Quizás los canales de televisión no van a transmitir en directo. Pero toda
la patria blusera sabe de la enormidad que significa tener en Buenos Aires a James
Cotton, uno de los sobrevivientes de la generación de músicos crecida en las
profundidades del Sur en la primera mitad del siglo XX.
Cotton se crio en un campo de algodón de Mississippi y quedó huérfano
de niño. Mientras se convertía en un prodigio de la armónica, rindió todas las
pruebas: bailes de mala muerte en Arkansas y Mississippi, espectáculos en la
Beale Street de Memphis, inserción en la escena de Chicago (donde fue ladero de
Muddy Waters).
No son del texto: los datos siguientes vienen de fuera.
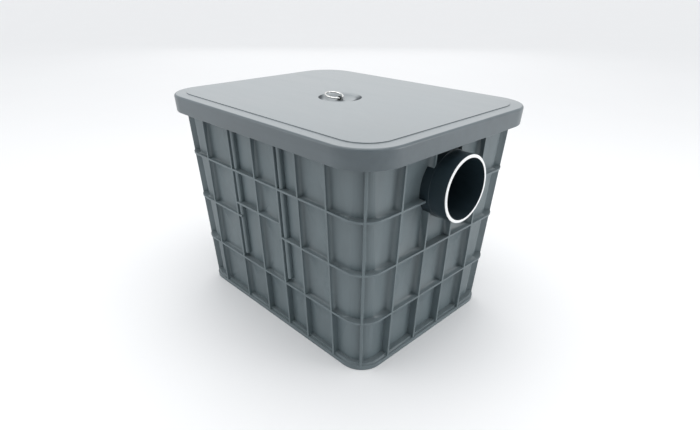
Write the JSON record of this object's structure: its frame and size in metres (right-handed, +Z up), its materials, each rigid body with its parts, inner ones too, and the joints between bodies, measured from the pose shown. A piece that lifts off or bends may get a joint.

Hasta el renacimiento del género en los 60, del que fue
protagonista.
Hay un tema autobiográfico en Cotton
Mouth Man (2013) que se llama justamente “Él estuvo ahí”. Pero nada más
lejos que Cotton de un dinosaurio aferrado a su gloria. Allí, no sólo los temas
son casi todos nuevos sino que muestra que aún es capaz de hacer tremolar el
instrumento y redefinir su estilo con dignidad.
Si algo caracterizó el sonido de James Cotton fue la virilidad, el aire
soplado y aspirado tan brutalmente que no daban abasto las lengüetas, al borde de la saturación
(no casualmente su banda fue pionera en usar distorsión en la guitarra). En
escena, supo ser un portento bañado en sudor.
Hoy debe tocar sentado, es cierto, pero, tranquilos, su fiereza no se
ha apaciguado. Como lo muestra el nuevo disco –o el anterior, Giant, nominado a un Grammy–, mientras
James Cotton siga en pista, Chicago seguirá siendo la “ciudad del viento”.